Do Liberal Democrat Ministers really want to defend the sort of authoritarian and disproportionate measures being put in place by a Plaid Cymru Minister here so as to achieve this pointless policy objective?
I can confirm that I know personally two people who were questioned and searched in Haverfordwest by policemen who claimed to be acting under the anti-terrorism act.
Peter, I know you have always regarded the Welsh Government and NFU as "credible organizations", but the news that you no longer see the current Westminster Government as a "credible organization" even though they are pursuing the same policy as we are in Wales, does you great credit. Following the praise you were exuding only a week or so ago, such a rapid U-turn is almost as spectacular as the turnaround time for a minister in the Treasury.

As I said here the ConDem government in Westminster is not, as you would like your less awell informed readers to think, merely "watching how it goes ... before they decide". They are not "considering a cull of badgers". They have already decided to follow our lead:

DEFRA farm minister Jim Paice has confirmed that badgers will be culled to combat bovine tuberculosis in cattle. A targeted cull of badgers will take place once the right "hot spot" locations have been identified.

A DEFRA spokeswoman added, "The coalition has committed itself to badger control in areas of high incidence. The coalition includes culling in a package of measures."

MH, your bravado does you no credit. I happen to disagree on one policy. That does not mean that the whole credibility of the government is called into question. On culling they are absolutely wrong and would do well to learn from the fiasco here in Wales.
MH quotes Jim Price but I read an interview with Caroline Spelman in Farmers Guardian where she stated that she would base her decision on the science and would wait for the results of the Wales pilot before deciding.I guess they are on the one hand saying all the right things to their farmer supporters whilst knowing in their haert of hearts that Culling is wrong on scientific,financial and moral grounds and in case you didnt know it doesnt work either
Vaccinatioin is the only long term way to control the 6-9% of infections due to badgers.
My bravado, Peter? You were the one who tried to make out that the only credible organizations you could think of that support a cull are the WG and NFU.

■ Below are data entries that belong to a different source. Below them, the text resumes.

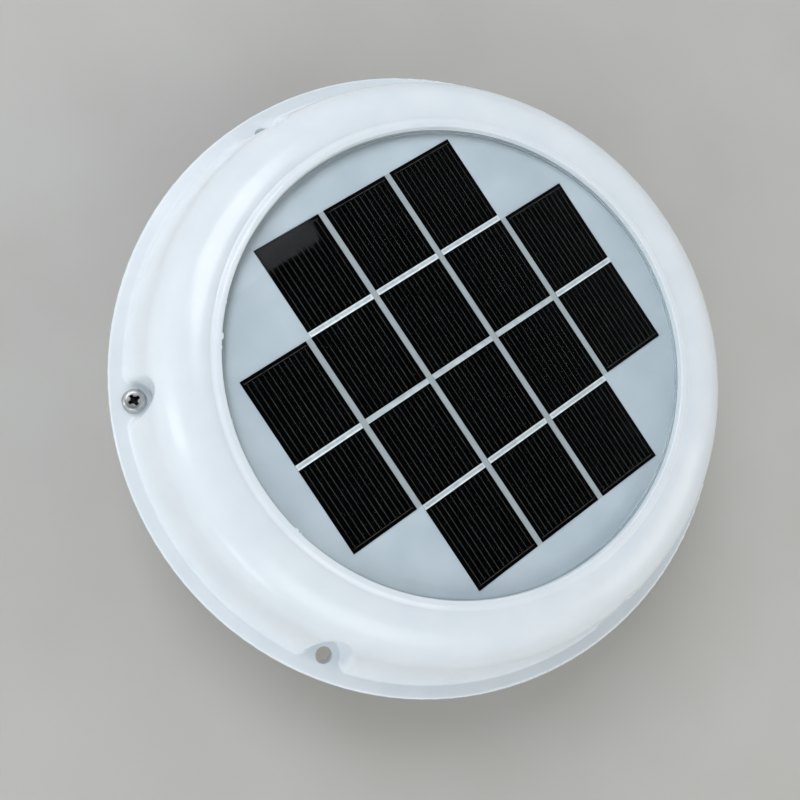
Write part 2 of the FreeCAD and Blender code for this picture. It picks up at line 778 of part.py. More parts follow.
node("motor_brushes", group("brush_pair", [
    spoke(f"brush_{k}", brush_inner, skirt_inner - brush_end_gap, brush_width, brush_low, brush_top, 180.0 * k)
    for k in range(2)]))
node("motor_terminals", group("terminal_pair", [
    block(f"terminal_{side}", (terminal_offset * side - terminal_thickness / 2, -terminal_width / 2, brush_top),
          (terminal_thickness, terminal_width, terminal_top - brush_top)) for side in (-1, 1)]))
node("motor_screws", group("motor_screw_pair", [
    pan_screw(f"motor_screw_{k}", motor_screw_radius, motor_screw_head, motor_screw_head_height,
              motor_screw_length, motor_screw_circle * (2 * k - 1), ZERO, cup_low, False) for k in range(2)]))

# ---- Rotor ----

node("motor_shaft", drum("shaft", shaft_radius, shaft_low, end_cap_top + shaft_stub))


def shaft_bore(name):
    return drum(name, shaft_radius, hub_low - wall, end_cap_top + wall)


core_pieces = [drum("core_middle", core_middle_radius, core_low, core_top)]
for k in range(3):
    middle = 120.0 * k + 90.0
    core_pieces.append(spoke(f"pole_{k + 1}", shaft_radius, core_radius - shoe_depth / 2, pole_width, core_low,
                             core_top, middle))
    core_pieces.append(cut(f"shoe_{k + 1}", drum(f"shoe_out_{k + 1}", core_radius, core_low, core_top,
                                                 sweep=shoe_sweep, turn=middle - shoe_sweep / 2),
                           drum(f"shoe_in_{k + 1}", core_radius - shoe_depth, core_low - wall, core_top + wall)))
node("armature_core", cut("core", fuse("core_form", core_pieces), shaft_bore("core_bore")))

coil_inner = core_middle_radius + winding_inner_gap
coil_outer = core_radius - shoe_depth - winding_outer_gap
coil_width = pole_width + winding_depth * 2
node("armature_windings", group("coil_set", [
    cut(f"coil_{k + 1}", spoke(f"coil_out_{k + 1}", coil_inner, coil_outer, coil_width, core_low - winding_depth,
                               core_top + winding_depth, 120.0 * k + 90.0),
        spoke(f"coil_in_{k + 1}", coil_inner - wall, coil_outer + wall, pole_width, core_low, core_top,
              120.0 * k + 90.0)) for k in range(3)]))
node("commutator", tube("commutator_ring", commutator_radius, shaft_radius, commutator_low, commutator_top))


def blade_section(body, name, offset, chord, pitch):
    # One cross section of a blade, standing on a plane across the radius.
    sketch = body.newObject("Sketcher::SketchObject", name)
    sketch.AttachmentSupport = [(origin_plane(body, "YZ_Plane"), "")]
    sketch.MapMode = "FlatFace"
    sketch.setExpression("AttachmentOffset.Base.z", offset.words)
    lean = math.radians(pitch)
    along = (math.cos(lean), math.sin(lean))
    corners = []
    for end, side in ((-1, -1), (1, -1), (1, 1), (-1, 1)):
        run = chord * (0.5 * end)
        rise = blade_thickness * (0.5 * side)
        corners.append((run * along[0] - rise * along[1], blade_middle + run * along[1] + rise * along[0]))
    outline(sketch, corners)
    sketch.Visibility = False
    return sketch


impeller = turned("impeller_body", [
    (shaft_radius, hub_boss_low),
    (hub_boss_radius, hub_boss_low),
    (hub_boss_radius, web_low),
    (hub_inner, web_low),
    (hub_inner, hub_low),
    (hub_outer, hub_low),
    (hub_outer, hub_top),
    (hub_inner, hub_top),
    (hub_inner, web_top),
    (shaft_radius, web_top),
])
doc.recompute()
root_section = blade_section(impeller, "blade_root", hub_inner + blade_root_sink, root_chord, root_pitch)
tip_section = blade_section(impeller, "blade_tip", tip_radius - blade_tip_bow, tip_chord, tip_pitch)
blade = impeller.newObject("PartDesign::AdditiveLoft", "blade")
blade.Profile = root_section
blade.Sections = [tip_section]
blade.Ruled = True
doc.recompute()
blades = impeller.newObject("PartDesign::PolarPattern", "blades")
blades.Originals = [blade]
blades.Axis = (next(axis for axis in impeller.Origin.OriginFeatures if axis.Role == "Z_Axis"), [""])
blades.Angle = 360.0
blades.Occurrences = blade_count
impeller.Tip = blades
node("impeller", impeller)
node("impeller_cap", drum("hub_cap", hub_inner - cap_clearance, hub_low, hub_low + cap_height))

# ---- Insect screen, closing grille, shutter and pivot ----

screen_half = int((grille_radius.mm - screen_rim.mm) / screen_pitch.mm)
screen_wires = []
for k in range(-screen_half, screen_half + 1):
    offset = screen_pitch * k - screen_wire / 2
    screen_wires.append(block(f"warp_{k + screen_half}", (offset, -grille_radius, screen_low),
                              (screen_wire, grille_radius * 2, screen_wire)))
    screen_wires.append(block(f"weft_{k + screen_half}", (-grille_radius, offset, screen_low),
                              (grille_radius * 2, screen_wire, screen_wire)))
screen_disc = drum("screen_disc", grille_radius - screen_rim / 2, screen_low, screen_top)
screen_mesh = common("screen_mesh", screen_disc, fuse("screen_weave", screen_wires))
screen_frame = tube("screen_frame", grille_radius, grille_radius - screen_rim, screen_low, screen_top)
node("insect_screen", fuse("screen", [screen_mesh, screen_frame]))


def sectors(name, low, high):
    # The ring of sector openings that the grille and the shutter share.
    step = 360.0 / sector_count
    wedges = [drum(f"{name}_wedge_{k}", sector_outer, low - wall, high + wall, sweep=sector_angle,
                   turn=k * step - sector_angle / 2) for k in range(sector_count)]
    return cut(name + "_sectors", fuse(name + "_wedges", wedges),
               drum(name + "_middle", sector_inner, low - wall * 2, high + wall * 2))


grille_plate = drum("grille_plate", grille_radius, grille_low, grille_top)
node("closing_grille", cut("grille", grille_plate, [
    sectors("grille", grille_low, grille_top),
    drum("grille_bore", pivot_radius, grille_low - wall, grille_top + wall),
]))

fin_inner = sector_inner + fin_inset
shutter_form = fuse("shutter_form", [
    drum("shutter_plate", shutter_radius, shutter_low, shutter_top),
    drum("shutter_boss", boss_radius, boss_low, shutter_low),
] + [spoke(f"fin_{k}", fin_inner, fin_inner + fin_length, fin_thickness, shutter_low - fin_height, shutter_low,
           sector_angle + 180.0 * k) for k in range(2)])
node("shutter_disc", cut("shutter", shutter_form, [
    sectors("shutter", shutter_low, shutter_top),
    drum("shutter_bore", pivot_radius + pivot_clearance, boss_low - wall, shutter_top + wall),
]))
node("shutter_pivot", fuse("pivot", [
    drum("pivot_pin", pivot_radius, pivot_head_top, grille_top),
    drum("pivot_button", pivot_head, pivot_low, pivot_head_top),
]))

# ---- Wires from the motor's terminals to the panel's solder pads ----

arc_share = 0.45


def wire(name, route):
    # A round wire along straight runs joined by arcs as large as the shorter run allows.
    points = [Vector(*(sized(value).mm for value in point)) for point in route]
    edges = []
    radii = []
    start = points[0]
    for i in range(1, len(points) - 1):
        back = (points[i - 1] - points[i])
        ahead = (points[i + 1] - points[i])
        reach = arc_share * min(back.Length, ahead.Length)
        turn = math.pi - back.getAngle(ahead)
        radii.append(reach / math.tan(turn / 2))
        back.normalize()
        ahead.normalize()
        first = points[i] + back * reach
        last = points[i] + ahead * reach
        centre = points[i] + (back + ahead).normalize() * (radii[-1] / math.cos(turn / 2))
        middle = centre + (points[i] - centre).normalize() * radii[-1]
        edges.append(Part.LineSegment(start, first).toShape())
        edges.append(Part.Arc(first, middle, last).toShape())
        start = last
    edges.append(Part.LineSegment(start, points[-1]).toShape())
    path = Part.Wire(edges)
    end_circle = Part.Circle(points[0], (points[1] - points[0]).normalize(), wire_radius.mm)
    solid = path.makePipeShell([Part.Wire([end_circle.toShape()])], True, True)
    lead = doc.addObject("Part::Feature", name)
    lead.Shape = solid
    expected = math.pi * wire_radius.mm ** 2 * path.Length
    print(f"{name}: arcs {[round(r, 2) for r in radii]} mm, volume {solid.Volume:.3f} of {expected:.3f} mm3")
    return lead


lead_low = motor_cover_top + lead_rise
lead_high = grommet_flange_low - lead_drop
for name, side in (("positive_wire", 1), ("negative_wire", -1)):
    node(name, wire(name, [
        (terminal_offset * side, ZERO, terminal_top),
        (terminal_offset * side, ZERO, lead_low),
        (wire_spacing * side, ZERO, lead_high),
        (wire_spacing * side, ZERO, pad_low),
    ]))

doc.recompute()

for item in doc.Objects:
    if "Invalid" in item.State or "Error" in item.State:
        raise RuntimeError(f"{item.Name} is {item.State}")
os.makedirs("parts", exist_ok=True)
for label, item in nodes.items():
    shape = item.Shape
    if shape.isNull() or not shape.isValid():
        raise RuntimeError(f"{label} has no valid shape")
    box = shape.BoundBox
    print(f"{label}: solids {len(shape.Solids)} volume {shape.Volume:.1f} "
          f"r {box.XMax:.2f} z {box.ZMin:.2f}..{box.ZMax:.2f}")
    shape.exportStep(f"parts/{label}.step")
print(len(nodes), "nodes")
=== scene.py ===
import bpy
import math
from mathutils import Matrix, Vector


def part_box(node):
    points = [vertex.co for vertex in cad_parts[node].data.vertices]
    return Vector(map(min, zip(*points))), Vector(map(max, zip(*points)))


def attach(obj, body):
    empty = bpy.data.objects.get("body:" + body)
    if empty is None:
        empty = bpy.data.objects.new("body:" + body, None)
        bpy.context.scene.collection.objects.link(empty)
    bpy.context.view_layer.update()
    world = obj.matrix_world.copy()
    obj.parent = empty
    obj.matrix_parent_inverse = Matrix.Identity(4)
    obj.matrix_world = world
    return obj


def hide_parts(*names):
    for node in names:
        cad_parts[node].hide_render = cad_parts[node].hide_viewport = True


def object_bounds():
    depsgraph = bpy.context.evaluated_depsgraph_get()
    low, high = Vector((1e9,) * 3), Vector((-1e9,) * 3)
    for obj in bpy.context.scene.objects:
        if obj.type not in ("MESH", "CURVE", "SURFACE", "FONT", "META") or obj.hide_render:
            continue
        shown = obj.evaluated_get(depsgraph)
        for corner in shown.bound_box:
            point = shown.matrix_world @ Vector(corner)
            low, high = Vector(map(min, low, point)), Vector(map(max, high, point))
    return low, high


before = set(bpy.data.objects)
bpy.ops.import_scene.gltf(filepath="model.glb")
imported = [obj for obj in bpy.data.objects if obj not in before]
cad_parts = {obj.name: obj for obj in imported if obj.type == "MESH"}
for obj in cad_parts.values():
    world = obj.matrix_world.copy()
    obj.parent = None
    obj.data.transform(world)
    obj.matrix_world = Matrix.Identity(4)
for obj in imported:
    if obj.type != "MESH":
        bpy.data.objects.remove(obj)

cadBox = [list(corner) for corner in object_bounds()]
mm = 0.001
scene = bpy.context.scene
print("frame loaded:", len(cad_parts), "CAD nodes")

# Camera
cameraView = {
    "place": (-0.10188, -0.04739, 0.32261),
    "turn": (8.788, -14.378, -7.703),  # degrees about X, Y and Z
    "lens": 41.29,
    "nearest": 0.01,
}
cameraData = bpy.data.cameras.new("camera")
cameraData.lens = cameraView["lens"]
cameraData.clip_start = cameraView["nearest"]
camera = bpy.data.objects.new("camera", cameraData)
camera.location = cameraView["place"]
camera.rotation_euler = [math.radians(angle) for angle in cameraView["turn"]]
scene.collection.objects.link(camera)
scene.camera = camera
scene.view_settings.view_transform = "Standard"


def hexColour(text):
    # Turns an sRGB hex value into the linear colour that a shader takes.
    channels = [int(text[i:i + 2], 16) / 255 for i in (1, 3, 5)]
    return tuple(c / 12.92 if c <= 0.04045 else ((c + 0.055) / 1.055) ** 2.4 for c in channels) + (1.0,)


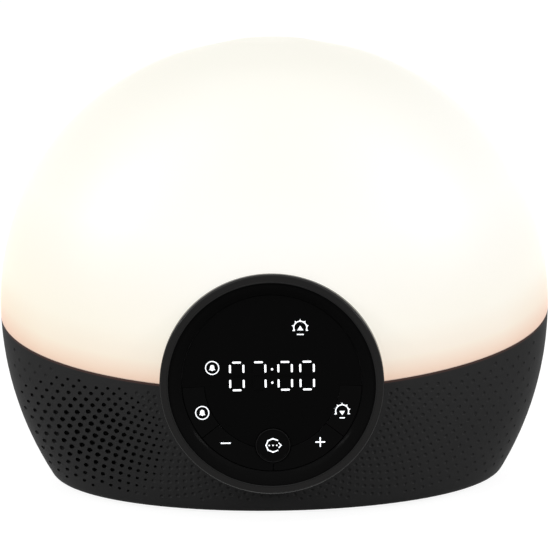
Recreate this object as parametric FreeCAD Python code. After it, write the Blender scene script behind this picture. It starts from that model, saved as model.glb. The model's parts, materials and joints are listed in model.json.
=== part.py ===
"""Bedside sunrise lamp with a clock: a lit dome on a charcoal base, and a round display with keys.

Millimetres. The origin is under the middle of the object on the plane it stands on. The front
faces -Y, +X is to the right of someone who looks at the front, and +Z is up.
"""
import FreeCAD, Part
import math
import os

V = FreeCAD.Vector
X_AXIS = V(1, 0, 0)
Y_AXIS = V(0, 1, 0)
Z_AXIS = V(0, 0, 1)
FAR = 300.0

# Body: an oval form, flat at the back and the bottom
HALF_WIDTH = 108.0
HEIGHT = 176.0
PLAN_RATIO = 0.60
WIDEST_Z = 70.0
DOME_POWER = 2.05
FLANK_R = 132.0
BOTTOM_Z = 1.2
BOTTOM_CORNER_R = 5.2
BODY_Y = 9.0
REAR_SPLIT_Y = 58.0
REAR_Y = 60.5
WALL = 2.5

# Seam between dome and base: a plane that falls towards the front
SEAM_Z = 68.6
SEAM_SLOPE = 13.7
SEAM_REVEAL = 0.35
TONGUE_INSET = 1.3
TONGUE_DEPTH = 3.0
TONGUE_GAP = 0.15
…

As I've said, you're entitled to your views ... but you keep turning a blind eye to others that don't share your views. I merely reminded your readers that the ConDem coalition wasn't (as you claimed) just thinking about doing it, but has committed themselves to do it.
No I do not believe I have ever said that 'the only credible organizations you could think of that support a cull are the WG and NFU'. That is clearly not true. I have said that they are wrong but that is different.
It may be constructive to read this article by Anthony Gibson, one time a NFU officer in the Southwest, now a journalist.


This is from the farming section of the Western Morning News. So Gibson is speaking to the "trade" and is more open that the editor is in the rest of the paper, where the editor wants a cull.

I own woodland with a badger sett within, and these badgers will probably be off to the "big sett in the sky".

This is an interesting part of Anthony Gibson's article...

"I bow to the judgement of those who argue that, psychologically, for the sake of the farmer victims of the disease, any cull has to be better than no cull, but I do fear that any benefits in terms of the underlying incidence of disease will be patchy and short-lived."

I don't usually post anonymously, but here I will post as Urban Leprechaun.